Assumption-lean Inference for Network-linked Data
Wei Li, Nilanjan Chakraborty, Robert Lunde
TL;DR
This work develops an assumption-lean framework for inference in network-linked regression, treating the network and nodal covariates as jointly generated under exchangeability and graphon/GRDPG structures. It introduces two projection targets, $\widetilde{\beta}$ and $\beta^*$, and constructs robust estimators and inference procedures for network-derived covariates based on local subgraph counts and adjacency spectral embeddings, including bias corrections and bootstrap validity. The authors establish central limit theorems under sparse regimes, develop rotation-aware bootstrap methods for spectral covariates, and propose a down-sampling approach to extend inference to ultra-sparse networks, with comprehensive simulations and a real-data case study on school climate. The framework yields reliable inference for network effects even under model misspecification and latent-network uncertainty, and offers practical tools (bias-corrected estimators, multiplier bootstrap, down-sampling) ready for applied network analysis.
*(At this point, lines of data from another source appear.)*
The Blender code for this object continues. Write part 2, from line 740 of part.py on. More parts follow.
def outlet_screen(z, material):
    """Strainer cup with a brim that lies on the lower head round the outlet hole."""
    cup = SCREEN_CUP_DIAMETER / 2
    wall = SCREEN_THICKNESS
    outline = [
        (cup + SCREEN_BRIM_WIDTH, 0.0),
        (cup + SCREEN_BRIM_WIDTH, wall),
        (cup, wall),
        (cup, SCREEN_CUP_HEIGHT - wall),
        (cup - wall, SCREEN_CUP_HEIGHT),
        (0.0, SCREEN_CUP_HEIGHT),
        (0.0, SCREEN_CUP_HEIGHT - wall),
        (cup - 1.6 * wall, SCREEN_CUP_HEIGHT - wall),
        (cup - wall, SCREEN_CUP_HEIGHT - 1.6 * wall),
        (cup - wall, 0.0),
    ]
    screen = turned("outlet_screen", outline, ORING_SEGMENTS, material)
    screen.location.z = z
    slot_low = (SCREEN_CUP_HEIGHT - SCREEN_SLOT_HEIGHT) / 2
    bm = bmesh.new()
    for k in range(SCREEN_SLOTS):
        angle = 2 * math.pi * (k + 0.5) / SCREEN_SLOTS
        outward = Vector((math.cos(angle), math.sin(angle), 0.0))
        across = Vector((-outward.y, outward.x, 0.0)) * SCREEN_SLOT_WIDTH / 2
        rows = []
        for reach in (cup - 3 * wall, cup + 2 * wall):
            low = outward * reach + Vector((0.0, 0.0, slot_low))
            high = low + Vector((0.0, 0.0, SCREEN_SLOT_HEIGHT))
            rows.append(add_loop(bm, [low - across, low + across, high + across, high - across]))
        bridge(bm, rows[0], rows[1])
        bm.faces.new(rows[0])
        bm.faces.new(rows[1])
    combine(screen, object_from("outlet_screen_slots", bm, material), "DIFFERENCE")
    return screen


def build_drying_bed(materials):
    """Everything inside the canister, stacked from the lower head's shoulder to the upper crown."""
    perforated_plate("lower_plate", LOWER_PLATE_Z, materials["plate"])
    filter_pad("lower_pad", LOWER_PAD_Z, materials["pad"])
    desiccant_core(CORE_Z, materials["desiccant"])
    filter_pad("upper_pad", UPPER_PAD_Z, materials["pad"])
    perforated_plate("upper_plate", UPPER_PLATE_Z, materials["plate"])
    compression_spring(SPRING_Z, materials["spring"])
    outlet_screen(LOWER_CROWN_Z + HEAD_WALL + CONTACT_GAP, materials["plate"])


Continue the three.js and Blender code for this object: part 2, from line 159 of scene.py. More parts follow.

Overall, the paper provides a versatile toolkit for principled, assumption-lean regression with network-linked data, bridging graphon theory, latent position embeddings, and robust inference.
Abstract
We consider statistical inference for network-linked regression problems, where covariates may include network summary statistics computed for each node. In settings involving network data, it is often natural to posit that latent variables govern connection probabilities in the graph. Since the presence of these latent features makes classical regression assumptions even less tenable, we propose an assumption-lean framework for linear regression with jointly exchangeable regression arrays. We establish an analog of the Aldous-Hoover representation for such arrays, which may be of independent interest. Moreover, we consider two different projection parameters as potential targets and establish conditions under which asymptotic normality and bootstrap consistency hold when commonly used network statistics, including local subgraph frequencies and spectral embeddings, are used as covariates. In the case of linear regression with local count statistics, we show that a bias-corrected estimator allows one to target a more natural inferential target under weaker sparsity conditions compared to the OLS estimator. Our inferential tools are illustrated using both simulated data and real data related to the academic climate of elementary schools.